Warschau stark verschüchtert

Beim EU-Wirtschaftsgipfel sorgt ein massives Polizeiaufgebot für Demoschwund

WARSCHAU taz ■ Parolen wie „Globalisierungsgegner! Demoliert uns nicht die Hauptstadt“ und „Die Krankenhäuser sind bereit“ haben gewirkt: Bei der gestrigen Demonstration gegen den Europäischen Wirtschaftsgipfel, dessen rund 800 Teilnehmer über die „EU der 25“ tagten, traute sich kaum jemand auf die Straße. Rund 1.000 Demonstranten zogen – von 13.000 Polizeikräften bewacht – schließlich durch eine Stadt, die aussah, als stünde ein Krieg bevor.

Aus Angst vor Krawallen waren Läden, Restaurants und selbst Blumenkioske entlang der Demonstrationsroute mit dicken Holzbrettern verrammelt. Die Notenbank und das McDonald’s-Restaurant daneben waren Festungen aus Stahl und Eisen. Alle paar hundert Meter stand ein Wasserwerfer.
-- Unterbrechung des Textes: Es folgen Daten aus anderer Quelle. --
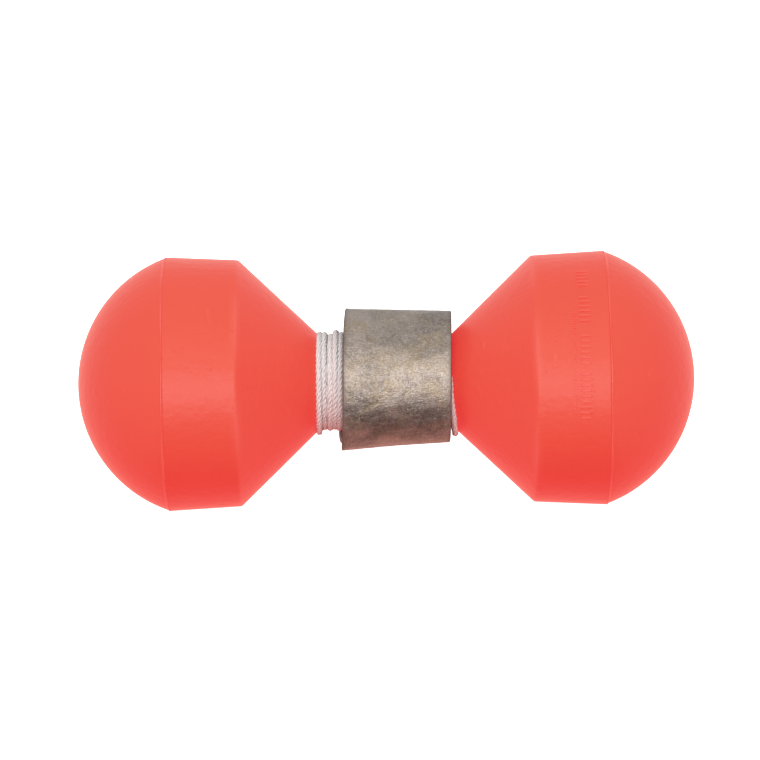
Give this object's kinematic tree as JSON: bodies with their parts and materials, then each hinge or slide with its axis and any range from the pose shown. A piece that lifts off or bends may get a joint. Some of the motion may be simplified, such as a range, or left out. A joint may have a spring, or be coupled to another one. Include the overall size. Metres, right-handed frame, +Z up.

Über den Demonstranten kreiste ein Hubschrauber.

Arkadiusz Zajaczkowski von der anarchistischen „Koalition der Freiheitsgruppen des Gegengipfels Wa 29“ hatte mit mindestens 3.000 bis 5.000 Teilnehmern gerechnet. Noch eine Woche vor dem Gipfel versicherte er: „Wir werden nicht alleine sein. Es schließen sich uns Arbeitslose an, unzufriedene Bergleute und Stahlkocher, vielleicht die Grünen.“ Der Alpinist und Bergführer beteuerte immer wieder, dass keinerlei Gewalt geplant sei, keine Verwüstungen von Läden oder Prügeleien mit den Polizisten. Allerdings konnte man auf der Website der „Koalition“ anderes lesen: „Als Organisatoren der antiglobalistischen Proteste wollen wir die Politiker beruhigen, die den Wirtschaftsgipfel vorbereiten. Egal wo sie sich verstecken – im Kulturpalast, im Nationaltheater, im Hotel Gromada oder einem anderen Loch – wir finden sie! Schon heute können wir die Tage des Straßenkarnevals kaum erwarten, wenn wir den eingebildeten Eliten ihren Ball verderben.“

Doch die Demonstration verlief friedlich, wie auch die Seminare und Vorträge auf dem Gegengipfel, die deutlich besser besucht waren. Hier stahlen die internationalen Konflikte klar den europäischen Themen die Schau: Beim „Alternativen Wirtschaftsforum“ hieß die Frage: „Wo ist die Grenze zwischen Israel-Kritik und Antisemitismus?“ und „Ist Frieden im Nahen Osten überhaupt noch möglich?“. Immerhin das „Forum der Neuen Linken“ ließ „Schwarzarbeiter unter Tage“ zu Wort kommen, arbeitslose Bergarbeiter, die in Schlesien unter Lebensgefahr Kohle in illegalen Stollen abbauen und zu einem Hungerlohn verkaufen.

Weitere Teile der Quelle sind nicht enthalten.